Pour Noëlle, la créativité qu’offre le carton est sans limites. « C’est quand même assez fantastique de pouvoir, avec un cutter et un pistolet à colle, arriver à faire un meuble », dit-elle, surprise de sa propre créativité, qu’elle ne semblait pas soupçonner il y a dix ans, lorsqu’elle a commencé. Une créativité qu’elle revendique, car s’il est possible de sortir des lignes droites et des angles avec le bois ou le métal, obtenir des formes originales demande beaucoup d’expertise et de temps, ce qui réserve les créations singulières à un marché très haut de gamme.
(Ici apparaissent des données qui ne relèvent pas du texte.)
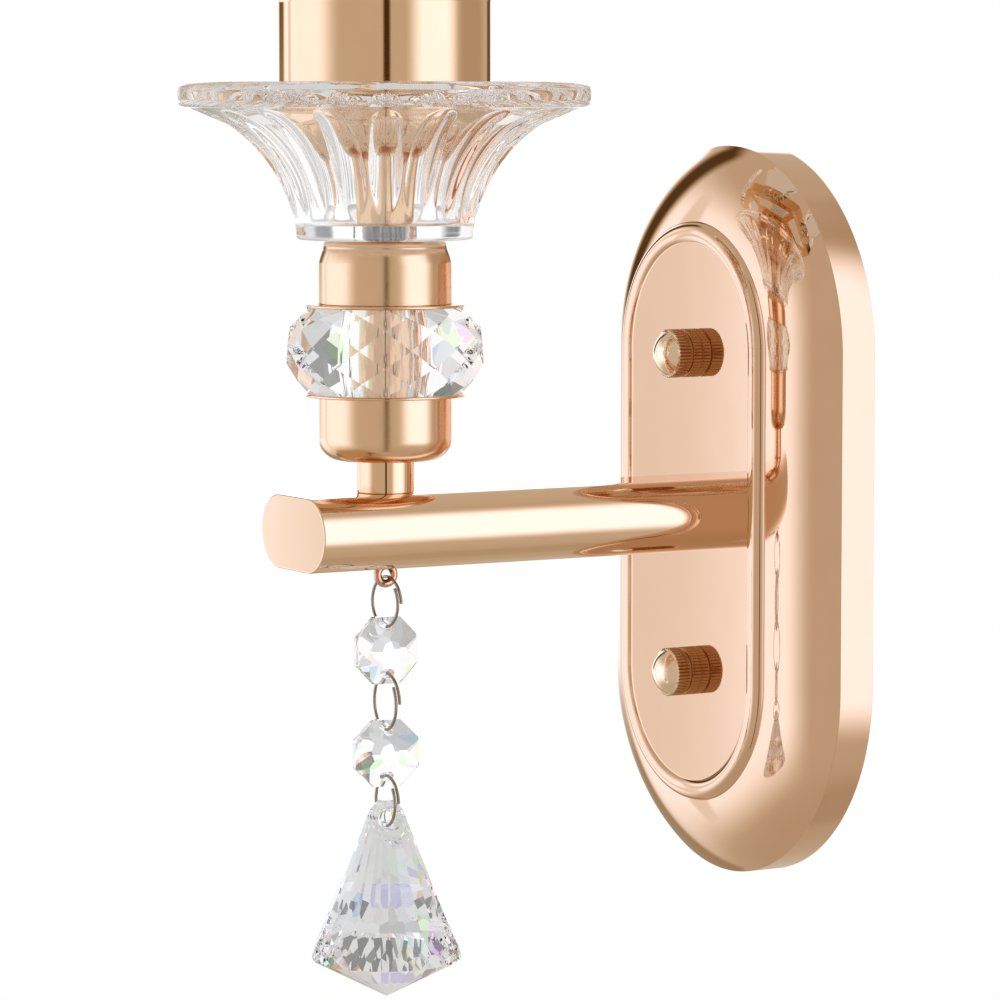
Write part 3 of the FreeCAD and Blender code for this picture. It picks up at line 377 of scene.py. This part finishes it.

Mais avec le carton, la créativité peut s’exprimer sans les contraintes techniques et économiques des matériaux plus traditionnels.

 

Noëlle en train de monter une de ses créations

Car, en quelques heures, Noëlle crée une forme générale, dont elle renforce la structure interne. C’est ainsi qu’elle a rendu hommage au travail de Keith Haring, célèbre pour ses silhouettes humaines bariolées typiques des années 90. Coloré, baroque, c’est un impressionnant meuble de deux mètres appelé L’arbre à musique qui permet à l’artiste qu’est Noëlle de ranger chaîne hifi et CDs. Les célèbres personnages de Haring se relaient pour soutenir les piles de disques, l’un tête-bêche vers le sol, l’autre en grand écart, un dernier suspendu au sommet se chargeant de tenir les enceintes. 150 heures de travail qui aboutissent à une pièce hors du commun. De cette œuvre à la géométrie surprenante, on imagine aisément les célèbres bonhommes de l’artiste new-yorkais s’animer sur un son de pop ou de rap.

 

Meuble inspiré de l'artiste Keith Haring

 

De la poubelle à la création, le carton à l’art de satisfaire celui qui le travaille. Noëlle a trouvé aujourd’hui l’épanouissement professionnel qu’elle a longtemps cherché, un deuxième métier qui lui permet de réaliser ses rêves. Des rêves qu’elle se plaît à partager avec ses visiteurs qu’elle ose à peine appeler clients : « J’ai toujours du mal avec le commerce, mais je peux partager tout ce que je crée », déclare-t-elle en guise de conclusion.